I met Amina Cain in the early aughts, when I took over her spot as roommate to a mutual friend in a Wolcott walk-up in Chicago. Amina would come by with her new roommates, a perfectly friendly couple who nonetheless seemed rather fancy to me, as did anyone back then who talked easily about Roland Barthes. But Amina was not fancy; if anything, she had a sort of radical simplicity. Long before I’d read her writing, even longer before I published any of it (my wife and I published her second book through our press, Dorothy, in 2013), my impression of Amina was of a unique soul, quietly pursuing thoughts and concerns outside the more or less conventional life everyone else was living.

People change—I, for one, have come to love reading, teaching, and talking about Roland Barthes. But Amina seems less to have changed than to have become more fully the person she always was, with this important difference: over the interceding years, she has beautifully articulated her vision in two story collections and, now, a novel.

Indelicacy, out in February from Farrar, Straus and Giroux, is a work of feminist existentialism, or existentialist feminism—searching, like Lispector, and lucid, like Camus. The story follows Vitória, a poor cleaning woman at an art museum, who marries into money and begins a journey of artistic self-discovery as she navigates society, friendship, and marriage. It is a novel about class and art, about the roles available to women and the instinct for something more. In 176 nimbly woven pages, it brings together many recurring themes or concerns of Amina’s earlier work, things like looking, walking, art, freedom, self-awareness, silence, and the possibilities of life outside the patriarchy.

This interview was conducted by email over a couple of weeks in December.

INTERVIEWER

There’s a story about how the young Donald Barthelme, wondering what sort of writer he wanted to be, attended an early performance of Waiting for Godot and discovered in Beckett a path toward his own sound. Not his voice or his style, but his sound, like a musician. Like Miles Davis or Thelonious Monk. Miles didn’t just have a style, he reimagined what a trumpet sounds like.

In thinking about what makes your writing unique, the best starting point I’ve come up with is that you have not just a voice, but a sound. I suspect that what I experience as your sound has as much to do with your attitude toward literature as with the particular words you choose to use, so I wanted to ask first about your relationship to writing in this general way—what sort of experience does writing give you and what sort of experiences do you hope your writing will give others?

CAIN

I like imagining Barthelme making this kind of discovery while watching Waiting for Godot. I’m so used to talking about voice and about tone, but I think you’re right, sound more specifically comes into it, too. To consider sound when thinking about fiction is reorienting in a really nice way, and it may actually be what’s drawn me to certain writers, that I’ve heard the sound of their writing so strongly and satisfyingly in my mind. And some stories and novels do that more than others. Sometimes, as a reader, you’re just sinking into the world or space that’s appearing before you, or you’re urged on by the story, but sometimes fiction presents itself in this other way as well, to be heard.

I’m happy to think that my writing has a sound.
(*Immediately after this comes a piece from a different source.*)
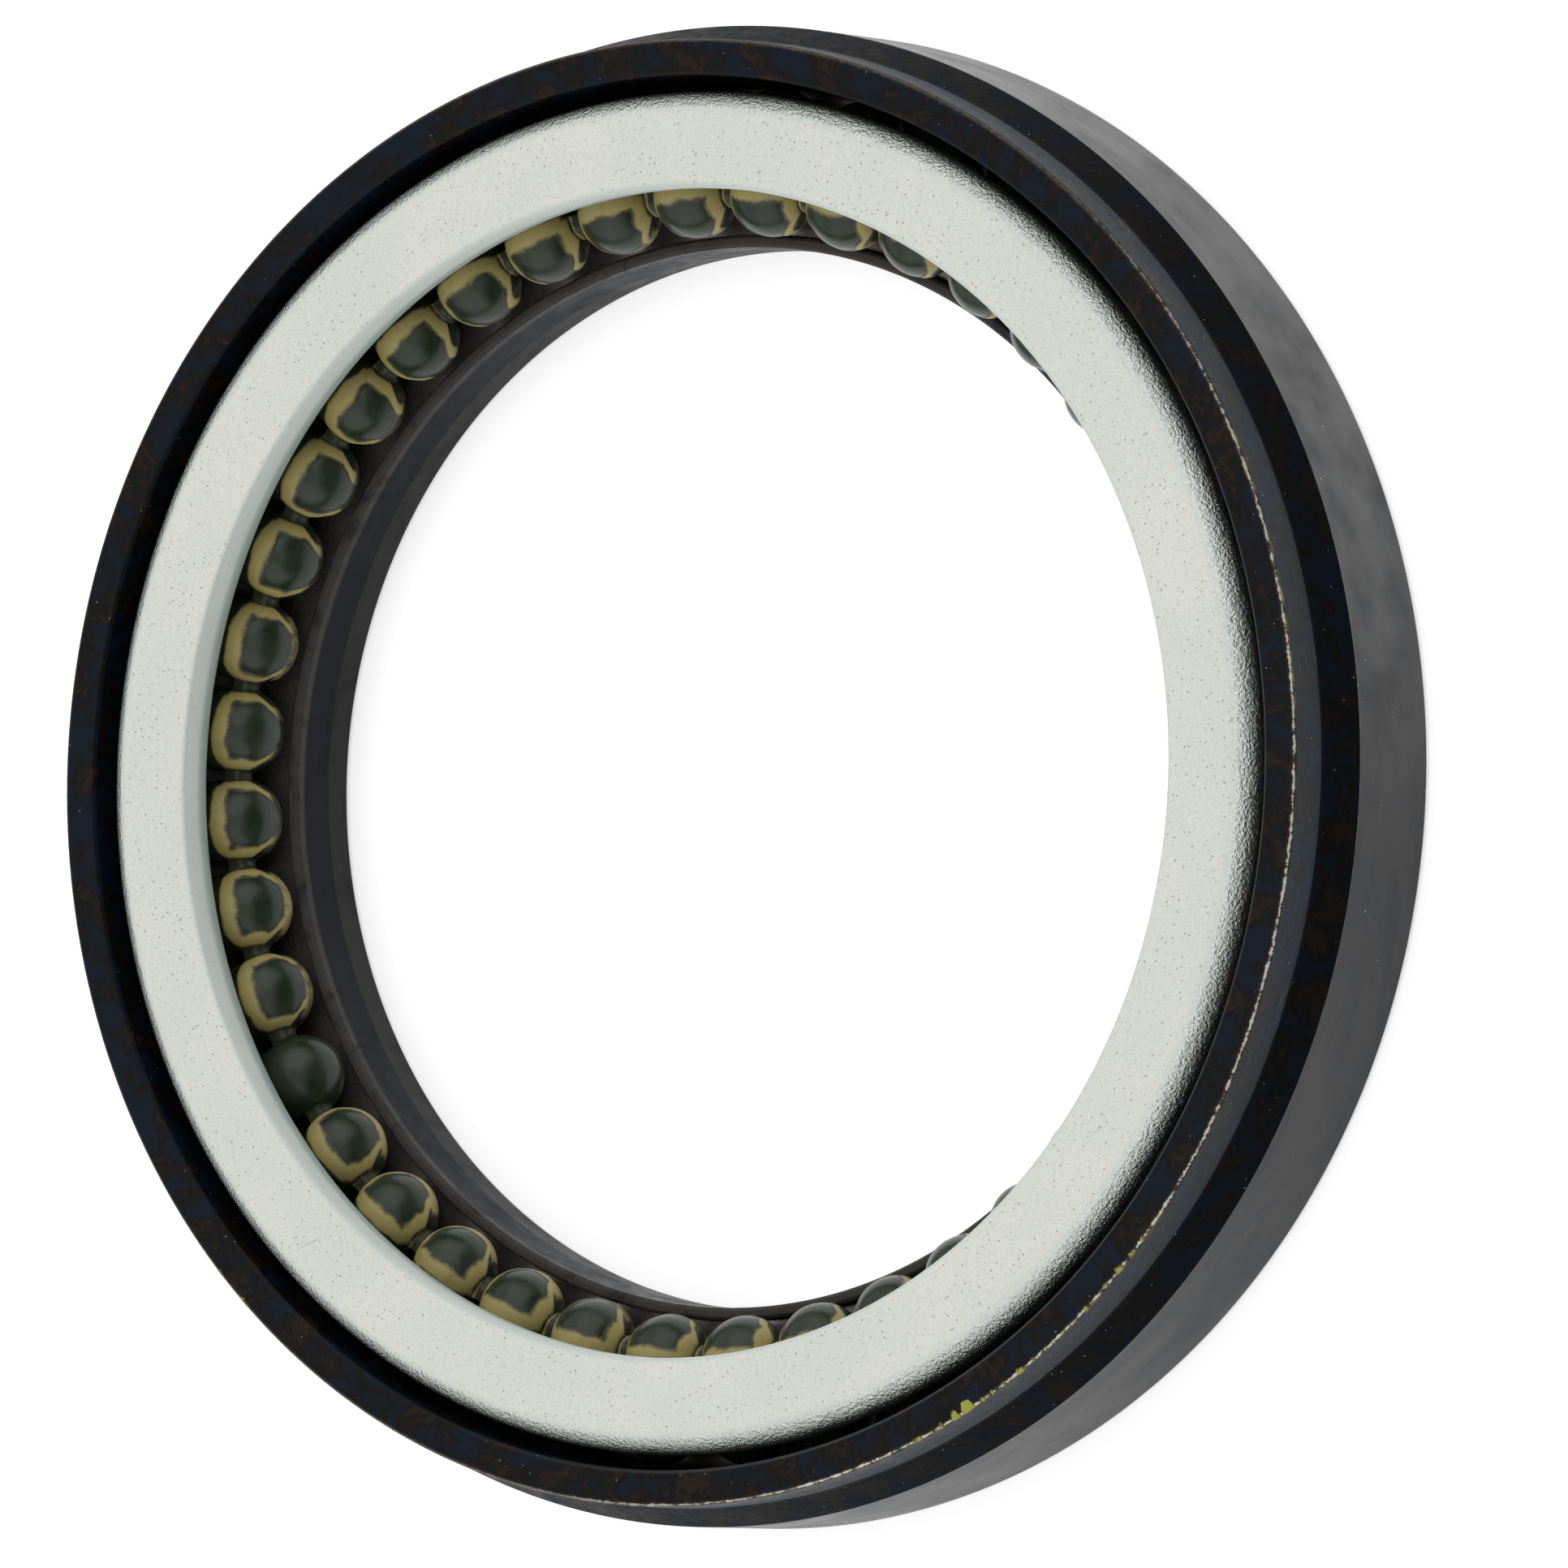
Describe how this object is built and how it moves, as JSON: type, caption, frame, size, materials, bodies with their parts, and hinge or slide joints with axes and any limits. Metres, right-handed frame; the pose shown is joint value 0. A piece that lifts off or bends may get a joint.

I certainly hear it when I work, and when writing is going well, I’m pulled along by it. Sometimes I whisper or mutter what I’m writing. With particular sentences, it feels like I am in them somehow, or that they are taking me over, that I am sitting at my desk with them, that they are part of what gives me access to a story. In order to write at all, I suppose I need this kind of experience, to be possessed by something, carried along, and this is what writing gives me, a kind of space that becomes more animate and striking than the physical space I’m in, or that joins with it. And in turn this is probably what makes me continue to write, to have access to this kind of moment, which sometimes feels closer to experiencing a work of music or art than reading. I want the reader to be able to encounter this kind of moment as well, and I hope I’ve been able to do that. On a very basic level, I want to create experience itself for readers, not just a narrative, whatever that experience ends up being for them.

INTERVIEWER

You mention space—“a kind of space that becomes more animate and striking than the physical space I’m in”—and that was my other jumping off point, your interest in spatial experiences, which is so much a part of Indelicacy. Before we turn to Indelicacy, though, what are some different ideas about narrative and space that you’ve been drawn to in others—Bachelard’s Poetics of Space, for example—or pursued in your own work?

CAIN

To be honest, I think that spatial experience is something I’ve just naturally been drawn to in my life, in many different parts of it. A few years ago, I realized that I am often trying to get to the same thing—a kind of emptied out space—not only in my writing, but also in the rooms of my house, or in a landscape like the desert, which is part of why I moved to Los Angeles, to be near it. Though I don’t enjoy the act of cleaning, I do it a lot in order to clear away clutter and dirt, to make a space feel clean and spacious. And I can’t really write if my house is messy. In the same way, I like getting rid of sentences or passages or whole sections in a text. It’s not that I want to get rid of everything so that nothing is there, it’s just that with only a few objects or images present, you can really see them, and together the objects (or the images) can join to make something new. I suppose that’s a kind of theory. It’s probably why I like so much novels like Marguerite Duras’s The Ravishing of Lol Stein, or Clarice Lispector’s The Apple in the Dark, for their different ways of feeling emptied out. I just read a new novel by writer/artist Susan Finlay called Objektophilia, out in the UK with a press called Ma Bibliothèque, and while it is actually quite filled to the brim, there is still an airiness to it, which comes perhaps from its sound, and I love how it sees space, almost as a medium for objects to appear. There is a narrative, but it really does seem to exist as a way to “exhibit” these objects. It’s fascinating.

INTERVIEWER

In Indelicacy, one place we see your interest in space is in your protagonist Vitória’s intense, imaginative looking. In front of a painting, she thinks, “I was there in that village, though I was also still in my seat, completely taken in, the way I was so often taken in by scenes in paintings.” She transcribes what she sees in paintings, and through these transcriptions she teaches herself to write, and ultimately starts to write about other things, her life. I’m interested in the role that looking plays in Vitória’s development as an artist and a person.

CAIN

 The novel was written very much through a process of looking at and describing art, as well as objects, like clothes and jewelry and furniture, and buildings, and nature, and weather. And it’s very much about that development of Vitória as a person and an artist/writer, as you say, through this kind of looking. It is the way in which she makes contact with the world, finds her place in it, and feels alive. Her looking is active, the first part of her writing process. I’ve always been drawn to the idea of not separating art from life, that a person can live creatively, not just in what s/he does, but in how s/he sees. If we really look at things in our own lives, like palm trees and mountains, for example, we see that they, too, can join to form a strong image together. Then something new is created for us, and that can be a backdrop to our lives, like the set of a play.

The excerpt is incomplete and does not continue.